Required work:
Locate the line that contains "hide_parts(node)", then copy it and all later lines of the data below exactly, through the last one.
★ ★ ★ ★ ★
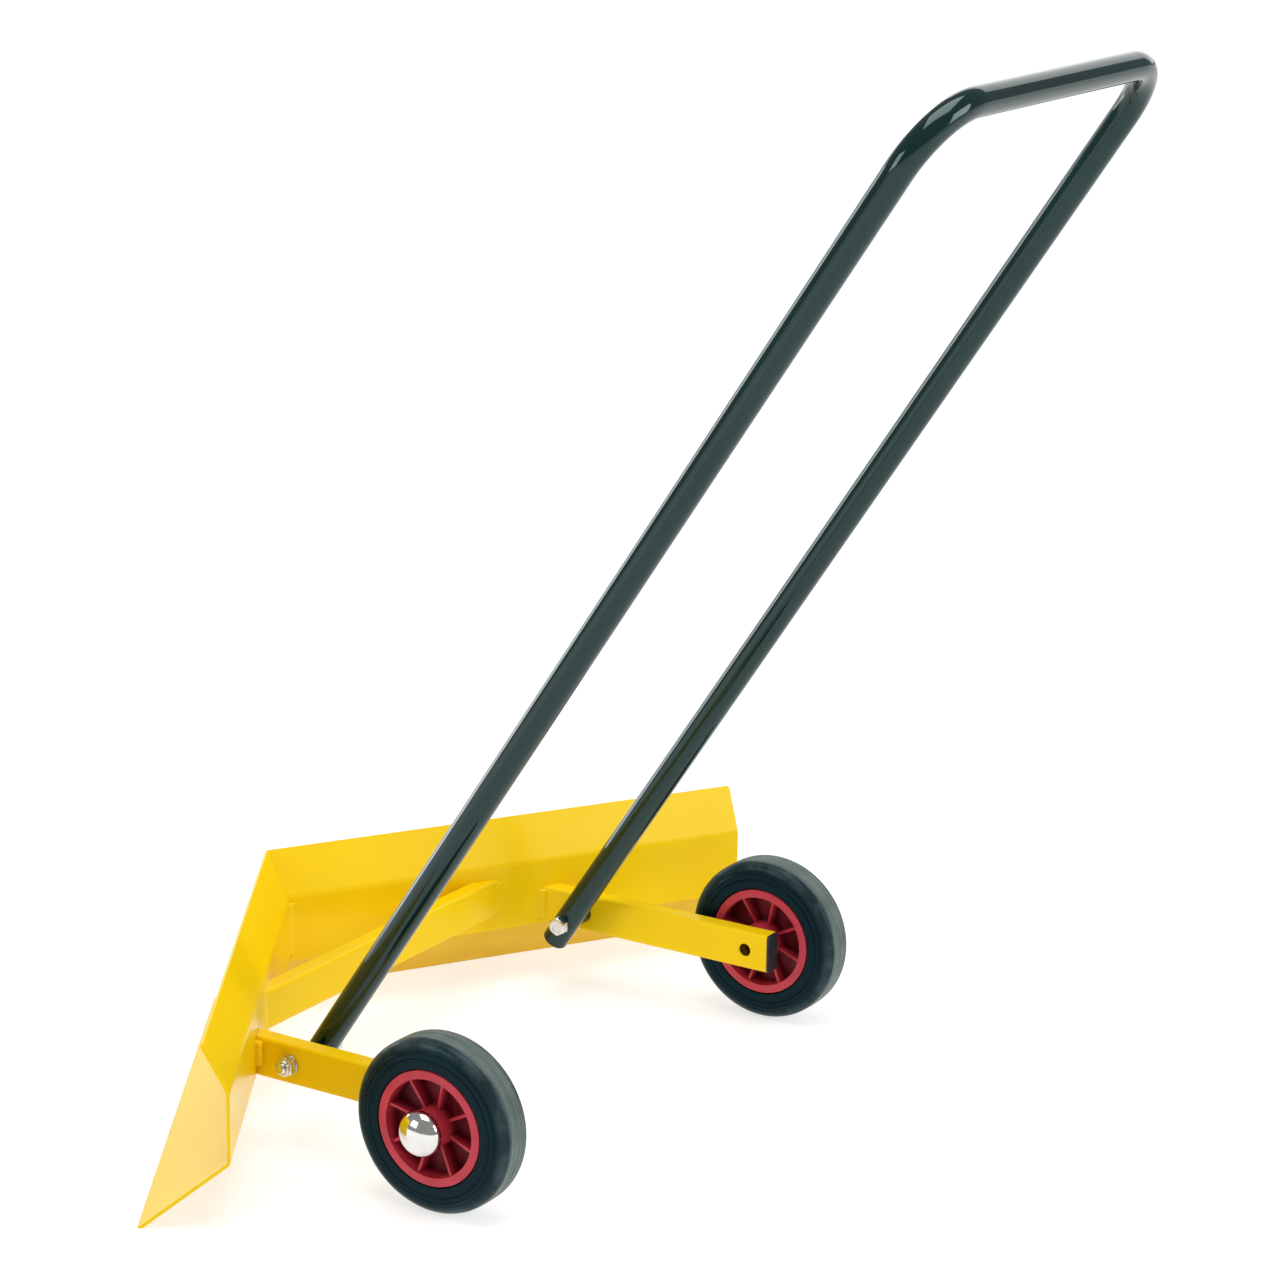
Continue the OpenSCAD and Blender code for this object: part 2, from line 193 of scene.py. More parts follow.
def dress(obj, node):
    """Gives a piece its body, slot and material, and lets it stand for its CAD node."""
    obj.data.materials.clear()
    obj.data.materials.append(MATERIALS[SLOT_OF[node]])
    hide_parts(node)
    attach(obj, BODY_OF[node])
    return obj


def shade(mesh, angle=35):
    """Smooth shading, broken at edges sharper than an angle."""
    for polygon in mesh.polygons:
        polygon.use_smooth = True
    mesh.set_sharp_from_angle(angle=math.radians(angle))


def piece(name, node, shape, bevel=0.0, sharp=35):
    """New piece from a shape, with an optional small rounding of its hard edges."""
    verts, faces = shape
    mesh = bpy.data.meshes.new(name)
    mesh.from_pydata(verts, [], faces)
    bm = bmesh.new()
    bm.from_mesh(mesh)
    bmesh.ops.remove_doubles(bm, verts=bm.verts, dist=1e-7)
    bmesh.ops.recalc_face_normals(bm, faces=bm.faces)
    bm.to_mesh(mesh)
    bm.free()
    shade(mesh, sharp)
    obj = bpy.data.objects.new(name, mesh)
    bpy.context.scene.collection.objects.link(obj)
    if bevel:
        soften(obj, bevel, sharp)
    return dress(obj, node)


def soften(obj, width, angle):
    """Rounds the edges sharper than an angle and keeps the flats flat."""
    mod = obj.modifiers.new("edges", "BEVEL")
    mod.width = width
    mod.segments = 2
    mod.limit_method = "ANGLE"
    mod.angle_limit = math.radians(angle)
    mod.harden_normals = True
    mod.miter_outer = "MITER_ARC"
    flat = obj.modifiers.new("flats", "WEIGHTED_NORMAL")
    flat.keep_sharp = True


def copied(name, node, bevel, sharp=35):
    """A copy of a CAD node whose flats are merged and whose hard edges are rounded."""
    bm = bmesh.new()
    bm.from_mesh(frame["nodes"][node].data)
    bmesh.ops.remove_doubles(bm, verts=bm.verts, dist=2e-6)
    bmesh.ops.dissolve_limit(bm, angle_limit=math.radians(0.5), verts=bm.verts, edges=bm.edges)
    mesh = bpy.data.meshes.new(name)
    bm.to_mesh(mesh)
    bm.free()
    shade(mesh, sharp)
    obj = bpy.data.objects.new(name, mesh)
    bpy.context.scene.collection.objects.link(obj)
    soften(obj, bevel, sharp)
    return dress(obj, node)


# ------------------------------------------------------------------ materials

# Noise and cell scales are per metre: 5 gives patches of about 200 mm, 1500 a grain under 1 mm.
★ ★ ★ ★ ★
Answer to the exercise:
    hide_parts(node)
    attach(obj, BODY_OF[node])
    return obj


def shade(mesh, angle=35):
    """Smooth shading, broken at edges sharper than an angle."""
    for polygon in mesh.polygons:
        polygon.use_smooth = True
    mesh.set_sharp_from_angle(angle=math.radians(angle))


def piece(name, node, shape, bevel=0.0, sharp=35):
    """New piece from a shape, with an optional small rounding of its hard edges."""
    verts, faces = shape
    mesh = bpy.data.meshes.new(name)
    mesh.from_pydata(verts, [], faces)
    bm = bmesh.new()
    bm.from_mesh(mesh)
    bmesh.ops.remove_doubles(bm, verts=bm.verts, dist=1e-7)
    bmesh.ops.recalc_face_normals(bm, faces=bm.faces)
    bm.to_mesh(mesh)
    bm.free()
    shade(mesh, sharp)
    obj = bpy.data.objects.new(name, mesh)
    bpy.context.scene.collection.objects.link(obj)
    if bevel:
        soften(obj, bevel, sharp)
    return dress(obj, node)


def soften(obj, width, angle):
    """Rounds the edges sharper than an angle and keeps the flats flat."""
    mod = obj.modifiers.new("edges", "BEVEL")
    mod.width = width
    mod.segments = 2
    mod.limit_method = "ANGLE"
    mod.angle_limit = math.radians(angle)
    mod.harden_normals = True
    mod.miter_outer = "MITER_ARC"
    flat = obj.modifiers.new("flats", "WEIGHTED_NORMAL")
    flat.keep_sharp = True


def copied(name, node, bevel, sharp=35):
    """A copy of a CAD node whose flats are merged and whose hard edges are rounded."""
    bm = bmesh.new()
    bm.from_mesh(frame["nodes"][node].data)
    bmesh.ops.remove_doubles(bm, verts=bm.verts, dist=2e-6)
    bmesh.ops.dissolve_limit(bm, angle_limit=math.radians(0.5), verts=bm.verts, edges=bm.edges)
    mesh = bpy.data.meshes.new(name)
    bm.to_mesh(mesh)
    bm.free()
    shade(mesh, sharp)
    obj = bpy.data.objects.new(name, mesh)
    bpy.context.scene.collection.objects.link(obj)
    soften(obj, bevel, sharp)
    return dress(obj, node)


# ------------------------------------------------------------------ materials

# Noise and cell scales are per metre: 5 gives patches of about 200 mm, 1500 a grain under 1 mm.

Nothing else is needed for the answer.